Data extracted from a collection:
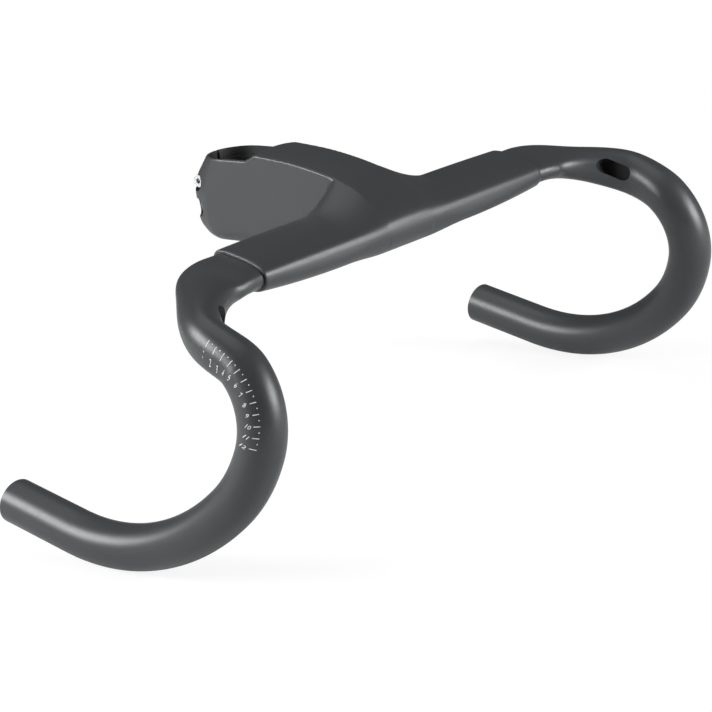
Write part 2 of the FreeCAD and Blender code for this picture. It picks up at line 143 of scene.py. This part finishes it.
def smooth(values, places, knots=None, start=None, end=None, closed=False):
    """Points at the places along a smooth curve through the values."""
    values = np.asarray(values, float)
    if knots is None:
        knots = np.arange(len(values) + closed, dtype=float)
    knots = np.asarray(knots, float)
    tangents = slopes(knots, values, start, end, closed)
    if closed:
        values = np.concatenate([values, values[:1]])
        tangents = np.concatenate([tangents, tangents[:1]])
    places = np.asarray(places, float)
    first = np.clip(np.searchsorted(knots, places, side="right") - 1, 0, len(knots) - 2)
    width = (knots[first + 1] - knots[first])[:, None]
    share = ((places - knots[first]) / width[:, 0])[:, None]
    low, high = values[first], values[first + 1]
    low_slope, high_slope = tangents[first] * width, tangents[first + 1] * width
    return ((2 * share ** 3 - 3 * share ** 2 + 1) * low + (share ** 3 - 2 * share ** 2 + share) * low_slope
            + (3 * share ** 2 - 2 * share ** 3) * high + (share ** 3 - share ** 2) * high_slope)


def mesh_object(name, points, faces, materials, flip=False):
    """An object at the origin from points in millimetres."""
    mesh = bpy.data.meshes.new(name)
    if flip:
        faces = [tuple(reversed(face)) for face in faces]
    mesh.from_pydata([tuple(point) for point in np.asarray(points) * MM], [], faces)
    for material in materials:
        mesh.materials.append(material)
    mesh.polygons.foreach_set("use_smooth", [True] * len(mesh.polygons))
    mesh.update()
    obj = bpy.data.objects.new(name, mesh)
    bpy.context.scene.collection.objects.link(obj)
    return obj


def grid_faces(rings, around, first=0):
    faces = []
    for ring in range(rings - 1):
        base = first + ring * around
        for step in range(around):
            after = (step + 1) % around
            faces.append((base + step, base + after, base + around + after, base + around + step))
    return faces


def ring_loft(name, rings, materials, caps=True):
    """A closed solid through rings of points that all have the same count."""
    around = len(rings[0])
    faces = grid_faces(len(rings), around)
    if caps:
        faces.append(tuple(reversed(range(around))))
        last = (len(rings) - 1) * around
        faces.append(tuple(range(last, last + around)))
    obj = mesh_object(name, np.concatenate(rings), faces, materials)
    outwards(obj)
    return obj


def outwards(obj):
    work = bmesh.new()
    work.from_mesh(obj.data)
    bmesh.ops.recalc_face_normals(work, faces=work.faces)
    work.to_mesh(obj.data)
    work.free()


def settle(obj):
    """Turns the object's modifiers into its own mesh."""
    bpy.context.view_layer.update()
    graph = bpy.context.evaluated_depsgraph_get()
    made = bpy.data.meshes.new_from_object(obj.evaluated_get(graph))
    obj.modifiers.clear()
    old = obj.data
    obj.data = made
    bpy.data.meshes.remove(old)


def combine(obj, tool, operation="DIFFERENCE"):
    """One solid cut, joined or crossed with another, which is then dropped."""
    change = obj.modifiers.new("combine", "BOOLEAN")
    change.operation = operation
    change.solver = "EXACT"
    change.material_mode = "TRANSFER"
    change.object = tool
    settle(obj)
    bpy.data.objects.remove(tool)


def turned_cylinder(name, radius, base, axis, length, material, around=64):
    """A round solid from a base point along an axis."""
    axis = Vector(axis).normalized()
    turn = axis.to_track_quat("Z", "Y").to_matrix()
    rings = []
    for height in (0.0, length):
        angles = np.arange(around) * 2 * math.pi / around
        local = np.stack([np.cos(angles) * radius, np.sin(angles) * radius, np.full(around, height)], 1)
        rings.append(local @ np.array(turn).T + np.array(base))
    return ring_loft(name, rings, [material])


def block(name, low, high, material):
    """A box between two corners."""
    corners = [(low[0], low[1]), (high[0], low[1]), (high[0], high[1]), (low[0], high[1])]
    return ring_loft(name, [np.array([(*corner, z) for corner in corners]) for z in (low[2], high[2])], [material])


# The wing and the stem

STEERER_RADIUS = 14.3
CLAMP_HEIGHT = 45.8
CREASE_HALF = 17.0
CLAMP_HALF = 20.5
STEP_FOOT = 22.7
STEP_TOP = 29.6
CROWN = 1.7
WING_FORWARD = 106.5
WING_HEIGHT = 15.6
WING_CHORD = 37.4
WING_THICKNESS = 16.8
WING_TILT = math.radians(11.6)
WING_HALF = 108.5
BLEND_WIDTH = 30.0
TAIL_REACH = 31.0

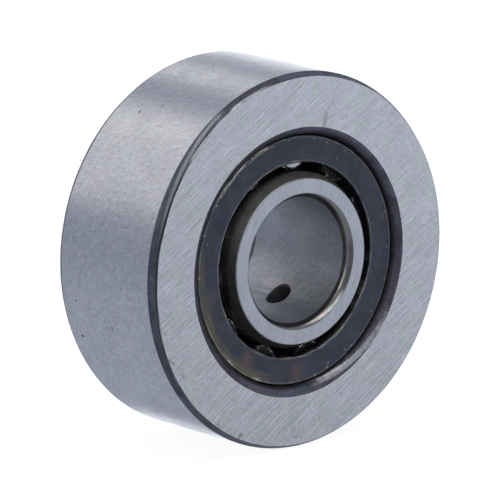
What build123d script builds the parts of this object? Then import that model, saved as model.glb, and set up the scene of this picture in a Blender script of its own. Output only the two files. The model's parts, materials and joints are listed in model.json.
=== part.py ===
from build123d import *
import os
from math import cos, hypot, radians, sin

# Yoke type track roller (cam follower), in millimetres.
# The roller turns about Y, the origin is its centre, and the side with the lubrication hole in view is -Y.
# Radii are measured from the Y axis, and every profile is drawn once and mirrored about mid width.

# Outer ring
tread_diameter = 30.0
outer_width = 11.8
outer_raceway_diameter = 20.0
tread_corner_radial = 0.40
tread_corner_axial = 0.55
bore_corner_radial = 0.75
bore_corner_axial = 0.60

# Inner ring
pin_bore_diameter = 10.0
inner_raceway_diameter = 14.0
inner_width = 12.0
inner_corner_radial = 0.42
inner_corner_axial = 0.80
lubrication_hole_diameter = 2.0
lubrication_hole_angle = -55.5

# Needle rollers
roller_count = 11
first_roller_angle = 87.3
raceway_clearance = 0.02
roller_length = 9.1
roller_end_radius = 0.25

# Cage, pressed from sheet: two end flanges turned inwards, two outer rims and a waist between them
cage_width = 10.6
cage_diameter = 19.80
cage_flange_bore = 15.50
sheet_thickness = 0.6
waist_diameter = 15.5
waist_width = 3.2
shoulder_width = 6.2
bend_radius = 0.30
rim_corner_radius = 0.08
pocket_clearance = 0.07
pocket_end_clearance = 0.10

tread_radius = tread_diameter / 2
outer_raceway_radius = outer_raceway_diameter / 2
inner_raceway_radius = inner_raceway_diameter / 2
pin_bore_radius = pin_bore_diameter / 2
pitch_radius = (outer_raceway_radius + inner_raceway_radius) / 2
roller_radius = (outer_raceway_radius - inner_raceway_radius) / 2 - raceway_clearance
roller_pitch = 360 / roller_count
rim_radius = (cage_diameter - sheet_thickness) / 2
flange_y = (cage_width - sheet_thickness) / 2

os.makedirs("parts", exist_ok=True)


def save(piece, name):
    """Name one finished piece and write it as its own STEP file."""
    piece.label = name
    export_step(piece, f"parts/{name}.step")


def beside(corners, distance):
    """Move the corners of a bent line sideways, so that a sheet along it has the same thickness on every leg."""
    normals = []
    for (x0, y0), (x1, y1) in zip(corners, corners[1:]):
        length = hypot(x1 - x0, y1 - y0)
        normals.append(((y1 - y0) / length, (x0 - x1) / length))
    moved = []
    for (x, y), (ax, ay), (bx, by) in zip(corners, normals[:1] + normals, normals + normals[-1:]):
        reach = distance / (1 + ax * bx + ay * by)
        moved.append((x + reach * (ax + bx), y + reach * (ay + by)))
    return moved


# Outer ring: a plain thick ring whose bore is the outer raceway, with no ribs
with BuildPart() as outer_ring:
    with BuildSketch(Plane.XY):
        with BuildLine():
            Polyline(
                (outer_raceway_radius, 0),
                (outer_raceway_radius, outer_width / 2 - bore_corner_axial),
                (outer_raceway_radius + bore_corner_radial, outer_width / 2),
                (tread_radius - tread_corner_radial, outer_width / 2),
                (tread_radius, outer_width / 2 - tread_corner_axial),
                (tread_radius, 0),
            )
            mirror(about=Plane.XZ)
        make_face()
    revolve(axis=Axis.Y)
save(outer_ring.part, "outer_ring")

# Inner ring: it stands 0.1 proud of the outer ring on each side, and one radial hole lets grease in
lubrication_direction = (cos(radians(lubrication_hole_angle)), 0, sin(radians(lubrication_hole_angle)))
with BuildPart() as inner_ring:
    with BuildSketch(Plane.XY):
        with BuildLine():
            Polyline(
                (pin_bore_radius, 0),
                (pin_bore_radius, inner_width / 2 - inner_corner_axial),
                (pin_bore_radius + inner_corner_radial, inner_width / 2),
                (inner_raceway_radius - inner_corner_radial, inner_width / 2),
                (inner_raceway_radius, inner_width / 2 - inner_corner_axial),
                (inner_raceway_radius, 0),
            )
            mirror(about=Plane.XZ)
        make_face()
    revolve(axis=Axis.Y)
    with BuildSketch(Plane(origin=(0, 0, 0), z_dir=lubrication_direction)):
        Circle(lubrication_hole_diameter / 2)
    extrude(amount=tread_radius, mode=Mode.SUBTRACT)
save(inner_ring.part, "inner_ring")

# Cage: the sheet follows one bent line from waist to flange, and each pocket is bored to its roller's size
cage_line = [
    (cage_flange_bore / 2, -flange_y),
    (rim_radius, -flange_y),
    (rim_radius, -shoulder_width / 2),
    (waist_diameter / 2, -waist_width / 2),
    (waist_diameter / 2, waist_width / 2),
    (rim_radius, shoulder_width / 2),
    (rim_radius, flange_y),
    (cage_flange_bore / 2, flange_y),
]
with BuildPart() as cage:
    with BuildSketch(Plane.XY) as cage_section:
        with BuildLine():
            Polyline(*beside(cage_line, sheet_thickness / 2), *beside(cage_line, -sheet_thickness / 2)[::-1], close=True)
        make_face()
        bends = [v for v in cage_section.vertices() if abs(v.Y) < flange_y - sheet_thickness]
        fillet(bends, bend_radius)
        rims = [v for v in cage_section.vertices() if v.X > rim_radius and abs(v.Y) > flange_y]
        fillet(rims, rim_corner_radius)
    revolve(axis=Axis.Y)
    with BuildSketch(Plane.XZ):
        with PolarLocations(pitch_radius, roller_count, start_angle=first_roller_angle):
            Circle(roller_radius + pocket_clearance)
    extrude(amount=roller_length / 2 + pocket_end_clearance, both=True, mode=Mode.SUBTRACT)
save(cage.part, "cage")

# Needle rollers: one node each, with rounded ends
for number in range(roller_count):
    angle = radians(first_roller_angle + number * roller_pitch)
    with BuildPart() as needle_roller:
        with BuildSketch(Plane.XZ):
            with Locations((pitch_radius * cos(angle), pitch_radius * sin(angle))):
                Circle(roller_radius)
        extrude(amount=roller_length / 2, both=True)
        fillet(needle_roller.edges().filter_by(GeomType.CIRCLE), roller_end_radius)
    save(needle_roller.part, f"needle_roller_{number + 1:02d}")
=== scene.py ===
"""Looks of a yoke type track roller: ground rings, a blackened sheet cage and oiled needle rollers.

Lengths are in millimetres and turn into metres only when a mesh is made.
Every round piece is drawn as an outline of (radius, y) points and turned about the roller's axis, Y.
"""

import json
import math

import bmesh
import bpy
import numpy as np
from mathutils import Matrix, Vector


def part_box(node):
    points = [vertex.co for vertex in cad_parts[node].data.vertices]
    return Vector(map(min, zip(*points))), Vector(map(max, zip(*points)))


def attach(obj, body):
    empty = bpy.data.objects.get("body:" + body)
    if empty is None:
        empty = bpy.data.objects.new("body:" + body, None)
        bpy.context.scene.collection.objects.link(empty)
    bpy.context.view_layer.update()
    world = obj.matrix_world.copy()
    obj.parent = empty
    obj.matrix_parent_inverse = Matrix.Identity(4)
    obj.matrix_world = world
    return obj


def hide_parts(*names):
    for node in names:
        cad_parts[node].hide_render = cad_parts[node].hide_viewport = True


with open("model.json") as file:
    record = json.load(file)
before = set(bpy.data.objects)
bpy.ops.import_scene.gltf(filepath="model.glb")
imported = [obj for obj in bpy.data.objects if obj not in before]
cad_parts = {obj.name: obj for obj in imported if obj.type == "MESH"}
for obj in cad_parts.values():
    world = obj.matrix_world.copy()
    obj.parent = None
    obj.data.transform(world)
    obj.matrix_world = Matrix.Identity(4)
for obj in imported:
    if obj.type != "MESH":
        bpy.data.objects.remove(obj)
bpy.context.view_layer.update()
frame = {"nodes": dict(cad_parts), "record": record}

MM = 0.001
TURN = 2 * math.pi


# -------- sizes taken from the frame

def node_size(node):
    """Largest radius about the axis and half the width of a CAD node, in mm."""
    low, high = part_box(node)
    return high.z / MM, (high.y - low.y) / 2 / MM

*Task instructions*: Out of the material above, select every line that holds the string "objects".

*Answer below*:
    obj = bpy.data.objects.new(name, mesh)
    bpy.context.scene.collection.objects.link(obj)
    bpy.data.objects.remove(tool)
    empty = bpy.data.objects.get("body:" + body)
        empty = bpy.data.objects.new("body:" + body, None)
        bpy.context.scene.collection.objects.link(empty)
before = set(bpy.data.objects)
imported = [obj for obj in bpy.data.objects if obj not in before]
        bpy.data.objects.remove(obj)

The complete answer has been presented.